Can't we just cancel Christmas?
Dec 9th
Sorry to go on about this, but I really think it’d be better all round if we all postponed Christmas. Just by a week or so, just to give me a little more time.
The washing-up has been piling up alongside the laundry, simply because I need to get the international Christmas cards and presents out by Monday and get most of my family presents out of the way by Saturday.
My impending sense of panic and doom is, however, not helped by the terrible Christmas music that the shops and supermarkets are inflicting on my poor ears in an attempt to get me into the festive spirit.

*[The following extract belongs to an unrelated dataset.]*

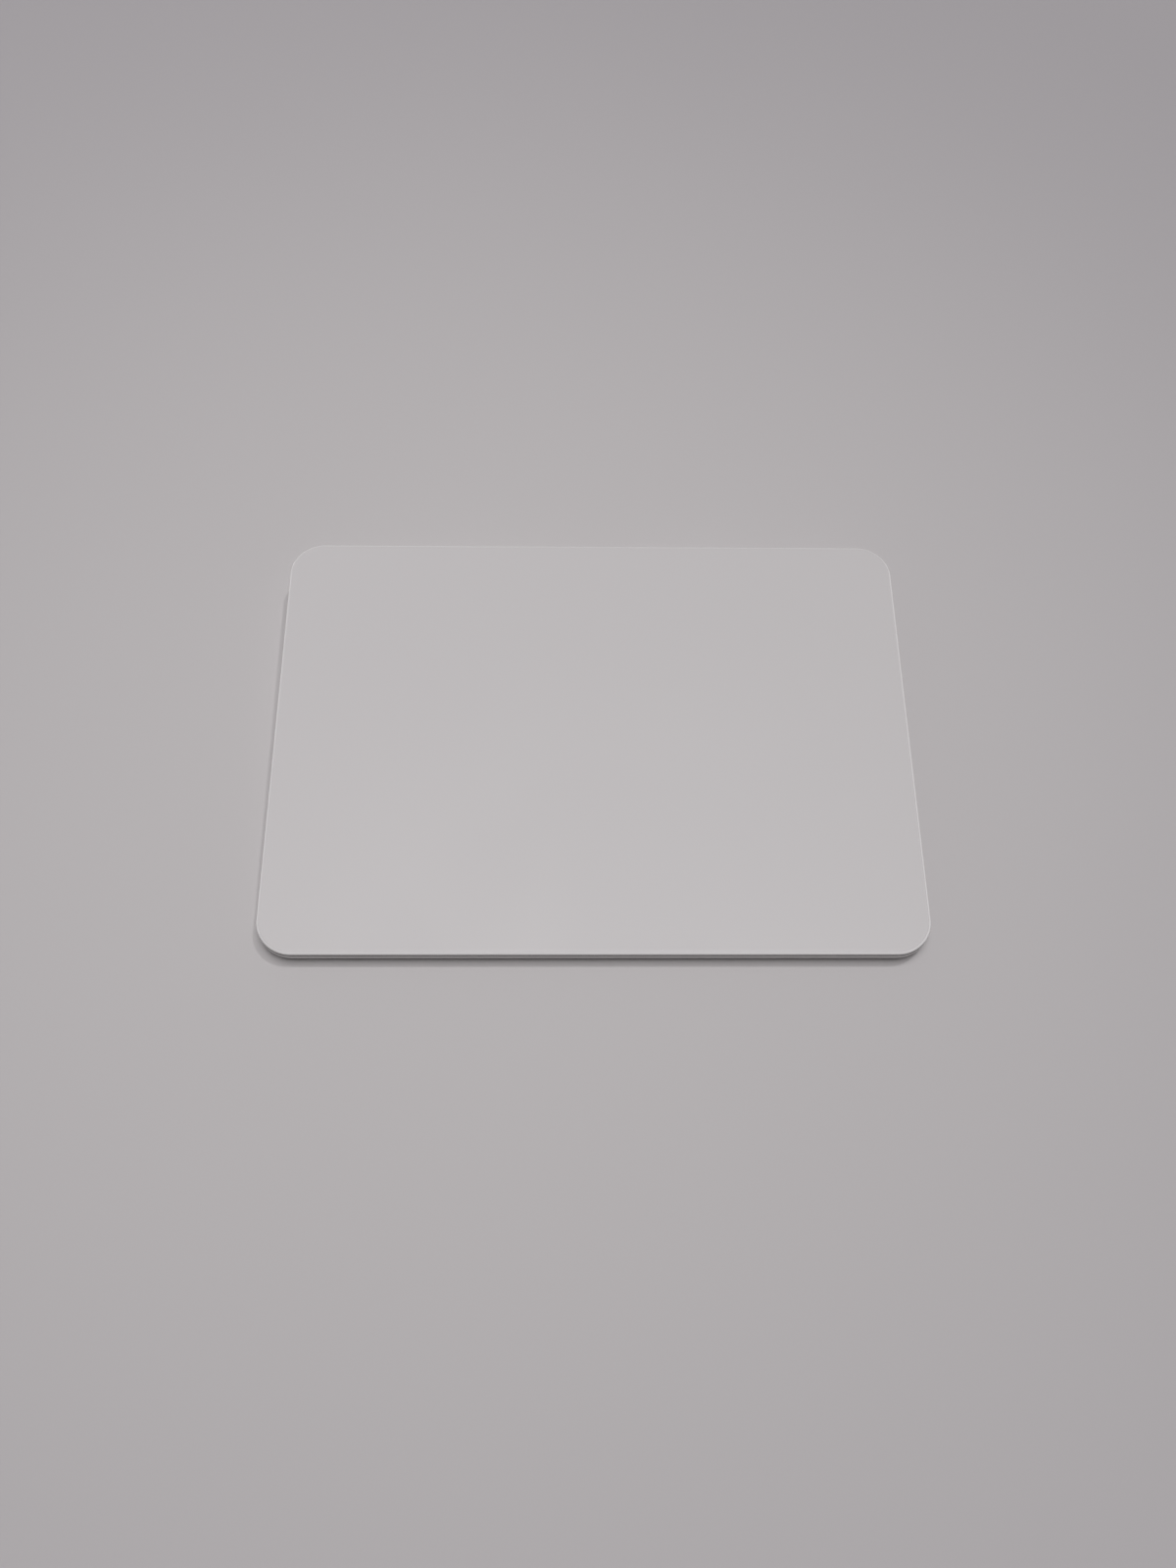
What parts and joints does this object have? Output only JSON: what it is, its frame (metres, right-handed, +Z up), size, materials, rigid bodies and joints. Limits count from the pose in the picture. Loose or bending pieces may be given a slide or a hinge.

Wizzard’s bloody cliched Christmas song kept stalking me the other day down the high street as I went into shop after shop in a vain attempt to find a suitable present. And then on the drive home, it came on again – from a caller who wanted that song instead of a sweet Christmas carol. Which is at least more calming after a long hour spent gazing at things that nobody could possibly want. Anyone who wishes it could be Christmas every day needs their bloody head examined.
In the meantime, VH1 are asking for your favourite Christmas song. Please let it be the superlative Fairytale of New York (being re-released this Christmas apparently). Let it be Dear Jessie. Let it be Always On My Mind. Let it be anything but that bloody Slade song.